Anne babaların önemli sorunlarından birisi de çocuklarının ders çalışmamasıdır. Çocuklarının derslerine çalışmadıklarını gözlemleyen anne-babalar çok üzülürler ve bu durum karşısında adeta paniklerler.
Aslında şaşılacak bir durum yok; öğrencilerin ders çalışmaması normal, anormal olan derse çalışmalarıdır.
Yetişkinler olarak hiç düşündük mü hangimiz sorumluluklarımızı isteyerek yerine getiriyoruz? İş yerinde patron baskısı olmadan, ya da devlet dairesinde müdür baskısı olmadan kaç yetişkin işlerini olması gerektiği gibi yapıyor ki?
Her türlü eylemimizin karşılığının ne gibi sonuçlar doğuracağını çok iyi bildiğimiz halde zaman zaman işleri savsaklama hakkını kendimizde görüyoruz. Oysa çocuklarımızdan dört dörtlük bir verim bekliyor ve ödevlerini eksiksiz yapmalarını bekliyoruz.
Çocuklar yetişkinler gibi yarınların neler getirebileceğine çalışmalarının veya çalışmamalarının ileriki yaşamlarında kendilerine neler kazandırıp neler kaybettireceğinin farkında olamazlar. Bundan dolayı çocuklar için ders çalışmak sıkıntılı ve yorucu bir eylemdir. Doğrusu çocuklar için oyun oynamak ders yapmaktan çok daha eğlencelidir. Eğlenceli bir uğraşı dururken sıkıcı ve yorucu olan eylemleri yapmaları için siz sebep yaratmazsanız hiçbir sebep yoktur.
Çocukların ders çalışmamalarının çeşitli sebepleri olabilir. Mesela öğrenci sınıfta öğretmenini gerektiği gibi anlayamıyor olabilir belki tahtayı bile gerektiği gibi göremiyor olabilir, dersle ilgisi olmayan yaramaz çocuklara takılarak dersi dinlemiyor olabilir kısacası öğrencinin dersi anlayamama durumu çok çeşitli olabilir. Doğal olarak dersi anlayamayan öğrencinin düzenli bir şekilde ödev yapması da beklenemez.
Öğrencilerin derslerini yapmamalarının teknik sebeplerini araştırmadan, okuluna gidip öğretmenleriyle iletişime geçmeden, arkadaşlarını tanımadan sadece onları ‘’dersini yap’’ gibi emir cümleleriyle ders çalıştırmamız mümkün gözükmemektedir.

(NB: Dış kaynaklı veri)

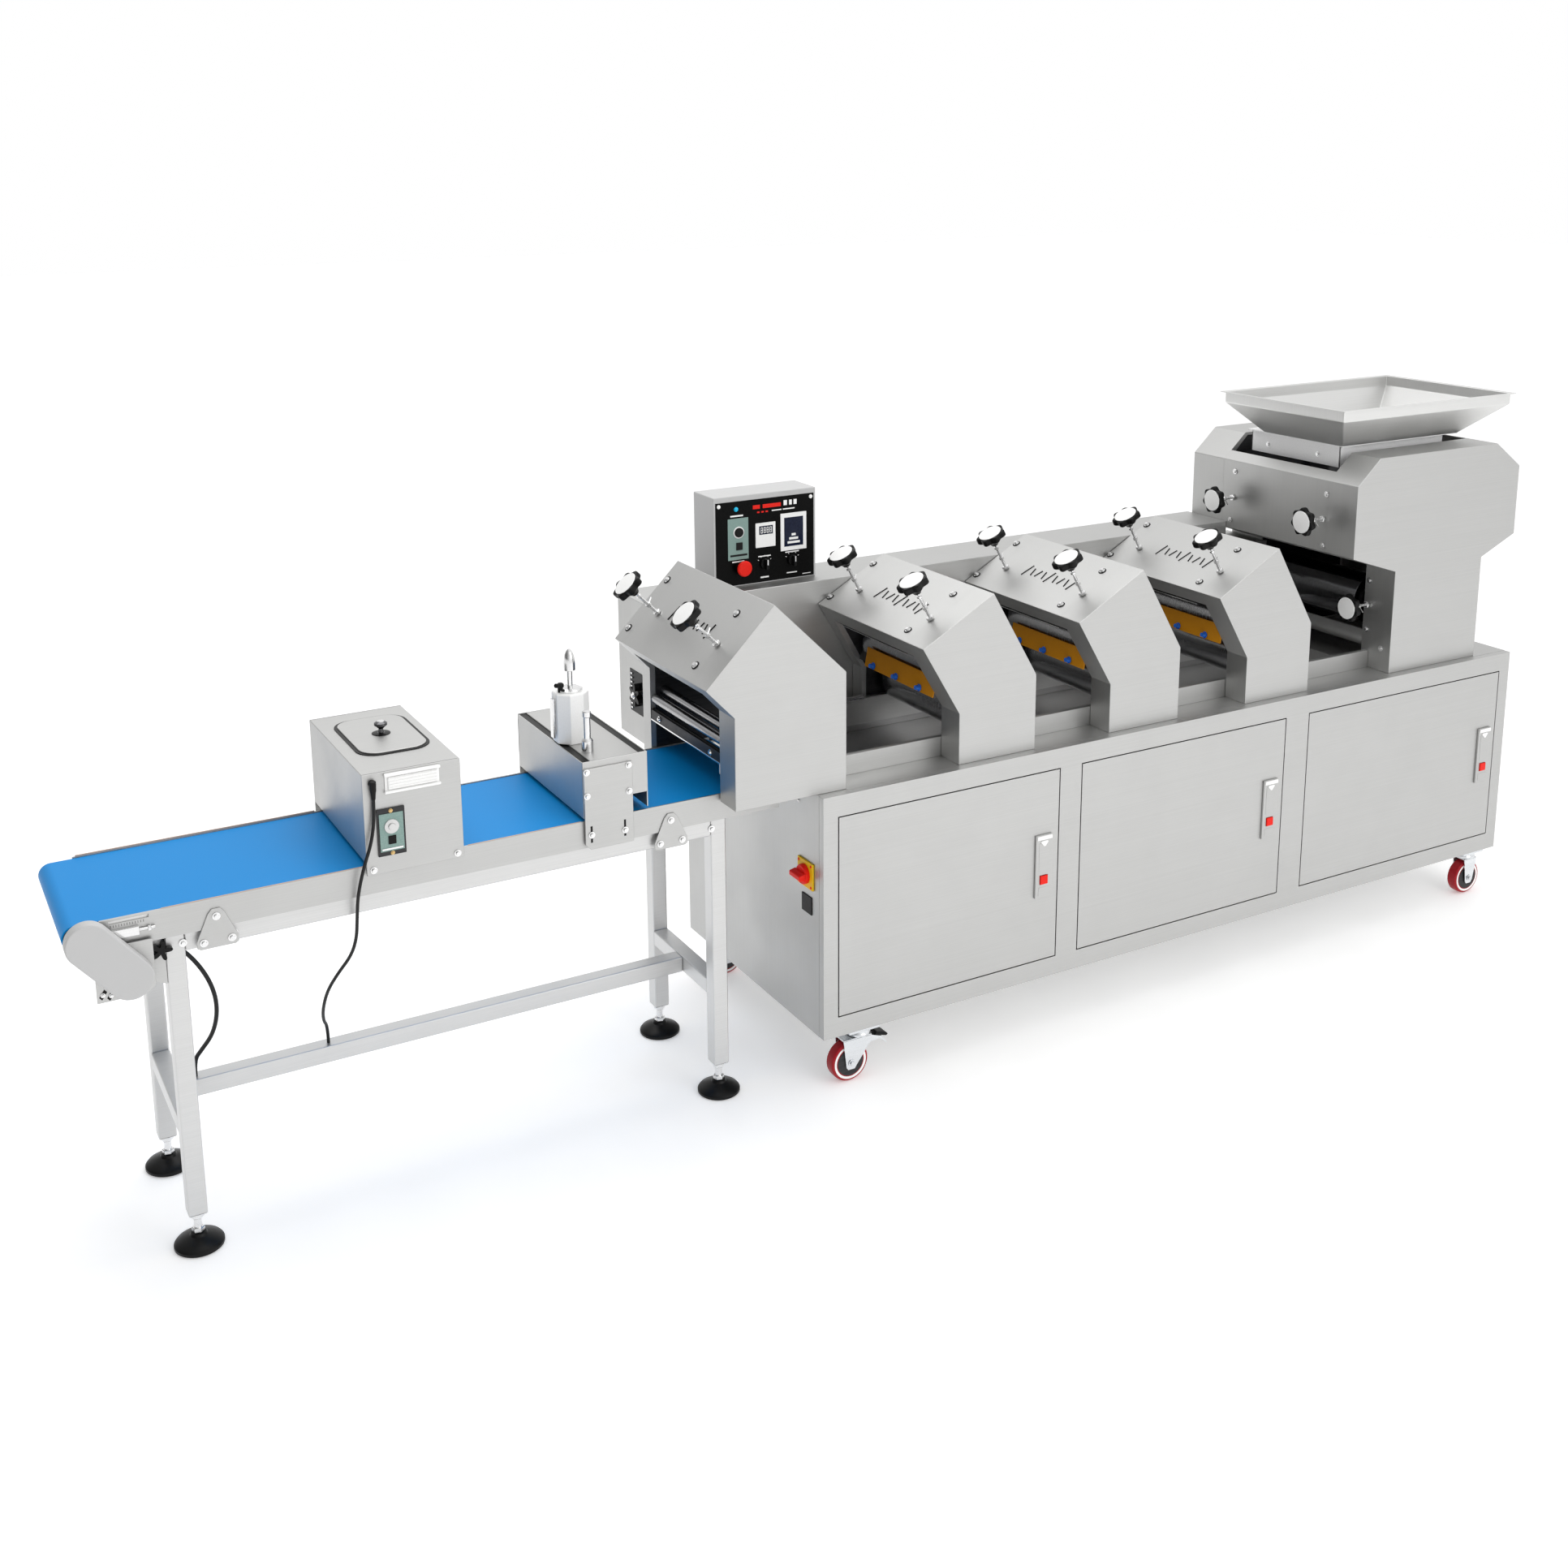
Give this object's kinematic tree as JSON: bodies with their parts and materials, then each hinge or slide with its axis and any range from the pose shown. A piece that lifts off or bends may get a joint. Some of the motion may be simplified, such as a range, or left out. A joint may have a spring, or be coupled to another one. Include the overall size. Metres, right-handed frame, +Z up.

Bir çocuk sürekli olarak ”dersini yap” ve benzeri cümleler ile başlayan direktiflerle dersini yapmaz. Çocuk ancak ve ancak anne ve babasının beden diliyle yani gülücükleri ile çocuğunu onaylayarak vermiş olduğu mesajlar sayesinde dersini yapar. Yani bir çocuk dersini düzenli yaptığında anne ve babasının duymuş olduğu memnuniyeti gördüğü anda ders yapma davranışını alışkanlık haline getirir. Tabii ki bu, olayın psikolojik boyutudur.
Anne ve babaların böyle bir mesajı verebilmeleri de o aile ortamının mutlu bir aile ortamı olmasına dayalıdır. Anlayacağınız gibi aslında önce anne babalar çocuklarına mutlu bir aile ortamı sağlayarak önce kendileri derslerini yapmalıdırlar.